Kürt meclisinden geçer mi? Bir an için, federal meclisten geçtiğini varsayalım; yine hem federal anayasaya, hem de özerk bölge anayasasına göre,
bu anlaşmayı Kuzey Irak'taki parlamentonun da onaylaması şart. O meclisin de "Evet" diyeceğini aklınız kesiyor mu? Zaten özerk bölgenin sözcüleri "Asla kabul etmeyeceklerini" açık açık söylüyorlar:
"Tarafı olmadığımız bir anlaşmayı uygulamayız." (Kürdistan bölge hükümeti sözcüsü Cemal Abdullah)
"Irak, Kürdistan hükümetinin onayını almadan PKK konusunda Türkiye'yle anlaşma imzalayamaz." (Peşmerge güçleri sözcüsü Cebbar Yaver)
Gelelim anlaşmanın maddelerine...
"Terör örgütlerinin iki ülke topraklarını propaganda veya saldırı amacıyla üs olarak kullanması önlenecek." Amerikalı subaylar sık sık Kandil'e gidip görüşmeler yaparken, Kandil'dekiler canları istedikçe ve hiçbir müdahaleyle karşılaşmadan Erbil'e, Süleymaniye'ye inerken bu madde nasıl uygulanabilecek? Üstelik
Kandil Dağı'ndaki PKK karargâhı bir yana, Mahmur kampının boşaltılması konusunda bile henüz en küçük adım atılamadı. Bir başka maddede "Terör örgütlerine verilen lojistik desteğin engellenmesi" öngörülüyor. Başbakan Erdoğan'ın dün yaptığı açıklama bile bu maddenin anlamsızlığını göstermeye yeterli: "PKK'nın elinde Amerikan yapımı tank ve top bile var."

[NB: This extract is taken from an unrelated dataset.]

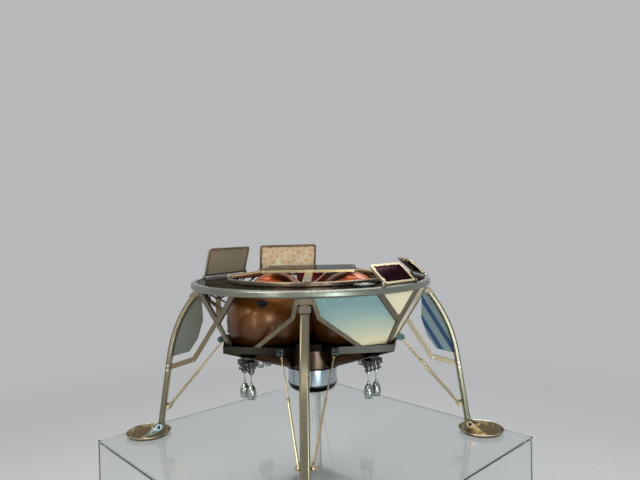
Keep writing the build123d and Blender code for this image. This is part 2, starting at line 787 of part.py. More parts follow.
def main():
    walls, top = make_plinth()
    export_step(walls, "parts/plinth_walls.step")
    export_step(top, "parts/plinth_top.step")

    ring = make_ring()
    save(ring, "top_ring")
    save(make_deck(), "deck_plate")
    save(make_lip(), "deck_lip")
    save(make_port(), "deck_port")
    save(make_slab(), "upper_panel")
    save(make_slab_straps(), "upper_panel_straps")

    pockets = tank_pockets()
    save(make_floor(pockets), "tank_floor")
    belly = make_belly(pockets)
    save(belly, "belly")
    save(make_column(), "centre_tube")
    save(make_casing(pockets), "engine_casing")
    save(make_engine(), "main_engine")

    y_frame = make_y()
    bay_bar = make_bay_bar()
    bay_frame = make_bay_frame(bay_bar)
    side_panel = make_side_panel(y_frame, bay_bar)
    other_panel = mirror(side_panel, about=Plane.XZ)
    bays = [turned(bay_frame, turn) for turn in LEG_TURNS]
    save(Compound(children=bays), "bay_bars")

    # The right half of the body is closed by sheets and the left half is left open
    panels = [turned(side_panel, 0), turned(other_panel, 0)]
    panels += [turned(side_panel, 270), turned(other_panel, 90)]
    save(Compound(children=panels), "side_panels")
    y_panels = [turned(make_y_panel(y_frame), turn) for turn in (45, -45)]
    save(Compound(children=y_panels), "corner_panels")

    leg = make_leg(ring)
    wing = make_wing(leg)
    sleeve = make_sleeve(leg)
    pane = make_pane(leg, wing, ring, sleeve)
    struts = make_struts()
    pad = make_pad()
    yoke = make_yoke()
    thrusters = make_thruster_pair(belly)
    yokes, sleeves, fittings = [], [], []
    for number, turn in enumerate(LEG_TURNS, start=1):
        save(turned(leg, turn), f"leg_{number}")
        save(turned(wing, turn), f"wing_frame_{number}")
        save(turned(pane, turn), f"wing_pane_{number}")
        save(turned(struts, turn), f"struts_{number}")
        save(turned(pad, turn), f"footpad_{number}")
        save(turned(y_frame, turn + 45), f"y_frame_{number}")
        save(turned(thrusters, turn + 45), f"thruster_pair_{number}")
        save(make_tank(turn), f"tank_{number}")
        yokes.append(turned(yoke, turn))
        sleeves.append(turned(sleeve, turn))
        fittings.append(make_fitting(turn))
    save(Compound(children=yokes), "pad_yokes")
    save(Compound(children=sleeves), "leg_sleeves")
    save(Compound(children=fittings), "tank_fittings")

    ears = []
    for name, azimuth, width, length, lean in flaps:
        place = flap_place(azimuth, width, lean)
        save(place * make_flap_frame(width, length), f"flap_frame_{name}")
        save(place * make_flap_pane(width, length), f"flap_pane_{name}")
        ears += [flap_place(azimuth, width, 0) * ear for ear in make_ears(width)]
    save(Compound(children=ears), "flap_hinge_ears")


main()
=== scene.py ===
"""Looks of the half-scale lunar lander model on its clear plinth, in metres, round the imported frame."""
import math

import bmesh
import bpy
from mathutils import Matrix, Vector


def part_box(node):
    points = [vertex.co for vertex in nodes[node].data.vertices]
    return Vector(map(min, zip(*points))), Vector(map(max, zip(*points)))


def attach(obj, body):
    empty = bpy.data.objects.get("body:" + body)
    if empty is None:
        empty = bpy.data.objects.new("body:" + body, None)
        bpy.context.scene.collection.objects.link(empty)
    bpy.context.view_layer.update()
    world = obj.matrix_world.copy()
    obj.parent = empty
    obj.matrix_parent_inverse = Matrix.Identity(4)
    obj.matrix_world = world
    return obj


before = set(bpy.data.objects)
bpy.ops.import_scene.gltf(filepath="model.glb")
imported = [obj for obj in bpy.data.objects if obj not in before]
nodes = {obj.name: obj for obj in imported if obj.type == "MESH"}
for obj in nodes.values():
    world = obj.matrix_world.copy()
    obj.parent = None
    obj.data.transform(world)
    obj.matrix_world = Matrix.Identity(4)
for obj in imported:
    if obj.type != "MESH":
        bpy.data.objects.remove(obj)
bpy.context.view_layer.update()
scene = bpy.context.scene

# Camera, from a fit of the photograph: where it stands, its focal length, the picture's width and how far
# the horizon lies above its middle, in pixels, and how it is turned
CAMERA_PLACE = (0.0998, -2.2026, 1.3851)
FOCAL_LENGTH, WIDTH, HORIZON_RISE = 532.1, 640.0, 9.109
CAMERA_YAW = math.radians(1.444)
CAMERA_PITCH = math.atan2(HORIZON_RISE, FOCAL_LENGTH)
CAMERA_ROLL = math.radians(1.068)
SENSOR = 36.0

# The lander's axis, at the height that its footpads stand at
AXIS_Y = (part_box("top_ring")[0][1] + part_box("top_ring")[1][1]) / 2
PAD_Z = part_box("plinth_top")[1][2]
AXIS = Vector((0.0, AXIS_Y, PAD_Z))


def make_camera():
    data = bpy.data.cameras.new("camera")
    data.lens = SENSOR * FOCAL_LENGTH / WIDTH
    data.sensor_width = SENSOR
    data.clip_start = 0.01
    camera = bpy.data.objects.new("camera", data)
    scene.collection.objects.link(camera)
    yaw, pitch, roll = CAMERA_YAW, CAMERA_PITCH, CAMERA_ROLL
    ahead = Vector((-math.sin(yaw) * math.cos(pitch), math.cos(yaw) * math.cos(pitch), -math.sin(pitch)))
    right = Vector((math.cos(yaw), math.sin(yaw), 0.0))
    up = right.cross(ahead)
    across = right * math.cos(roll) - up * math.sin(roll)
    above = right * math.sin(roll) + up * math.cos(roll)
    turn = Matrix((across, above, -ahead)).transposed().to_4x4()
    camera.matrix_world = Matrix.Translation(CAMERA_PLACE) @ turn
    scene.camera = camera


# Node helpers. A source is an output socket.

def new_material(name):
    material = bpy.data.materials.new(name)
    material.use_nodes = True
    tree = material.node_tree
    return material, tree, tree.nodes["Principled BSDF"]


def feed(tree, socket, value):
    """Links a socket to a source, or sets it to a number or a colour."""
    if isinstance(value, bpy.types.NodeSocket):
        tree.links.new(value, socket)
    elif isinstance(value, tuple):
        socket.default_value = (*value, 1.0)
    else:
        socket.default_value = value


def arithmetic(tree, operation, *values):
    node = tree.nodes.new("ShaderNodeMath")
    node.operation = operation
    for socket, value in zip(node.inputs, values):
        feed(tree, socket, value)
    return node.outputs["Value"]


def measure(tree, operation, first, second=None):
    """A vector's length, or its dot product with a source or three numbers."""
    node = tree.nodes.new("ShaderNodeVectorMath")
    node.operation = operation
    tree.links.new(first, node.inputs[0])
    if isinstance(second, tuple):
        node.inputs[1].default_value = second
    elif second is not None:
        tree.links.new(second, node.inputs[1])
    return node.outputs["Value"]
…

Barzani verir mi? Anlaşmanın bir başka maddesinde "Terör örgütü mensuplarının yakalanarak yargılanacağı veya iade edileceği" hükme bağlanıyor. Kim yapacak bunu? Bağdat'ın, yani merkezi yönetimin Kuzey Irak'ta sözü geçiyor mu? Sözünden vazgeçtik, egemenlik simgesi olarak hiç değilse bayrağı dalgalanıyor mu?

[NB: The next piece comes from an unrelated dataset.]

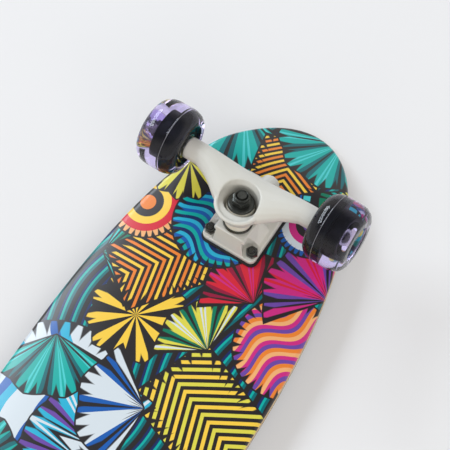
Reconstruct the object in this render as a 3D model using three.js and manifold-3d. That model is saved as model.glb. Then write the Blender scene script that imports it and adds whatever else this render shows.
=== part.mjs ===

Bu maddenin de tek adresi var: Mesut Barzani. Umudu kesin. Zira,
1-
Özerk bölge yönetimi PKK'yı terör örgütü olarak görmüyor. Irak parlamentosundaki en güçlü ve en etkin Kürt milletvekillerinden, eski PKK'lı Mahmut Osman dün bir kez daha üstüne basa basa tekrarladı: "PKK, Türkiye'deki Kürdistani bir partidir ve Kürt halkının haklarını savunmaktadır."
2-
PKK'lılar -
yakalanırsa- sadece Barzani yargılayabilir. Hem federal anayasaya, hem de özerk bölge anayasasına göre, Kuzey Irak'ta yargı yetkisi Kürt federe yönetiminde. Terörist kabul etmediği PKK'lıyı niye yargılasın?
3-
Aynı maddede öngörülen "Veya iade edilmesi" seçeneğinin de üstünü çizin. Dediğimiz gibi Barzani PKK'yı terör örgütü değil, siyasi oluşum kabul ediyor. Bu durumda PKK'lılar da "Siyasi mülteci" kapsamına giriyor. Ve federal anayasanın 19'uncu, özerk bölge anayasasının da 17'nci maddesi siyasi mültecilerin ülkesine iadesini yasaklıyor!
Anlaşmanın en ilginç maddelerinden biri de şu: "Terör örgütlerinin siyasi parti kurmalarına izin vermemek..."
İyi ki Iraklı bakan, "DTP'yi kim kurdu" diye sormadı!
Yayın tarihi: 29 Eylül 2007, Cumartesi
Web adresi: https://www.sabah.com.tr/2007/09/29//haber,B4943E3EBC334ED0970D73FD78EFADA6.html
Tüm hakları saklıdır.
Copyright © 2003-2007, MERKEZ GAZETE DERGİ BASIM YAYINCILIK SANAYİ VE TİCARET A.Ş.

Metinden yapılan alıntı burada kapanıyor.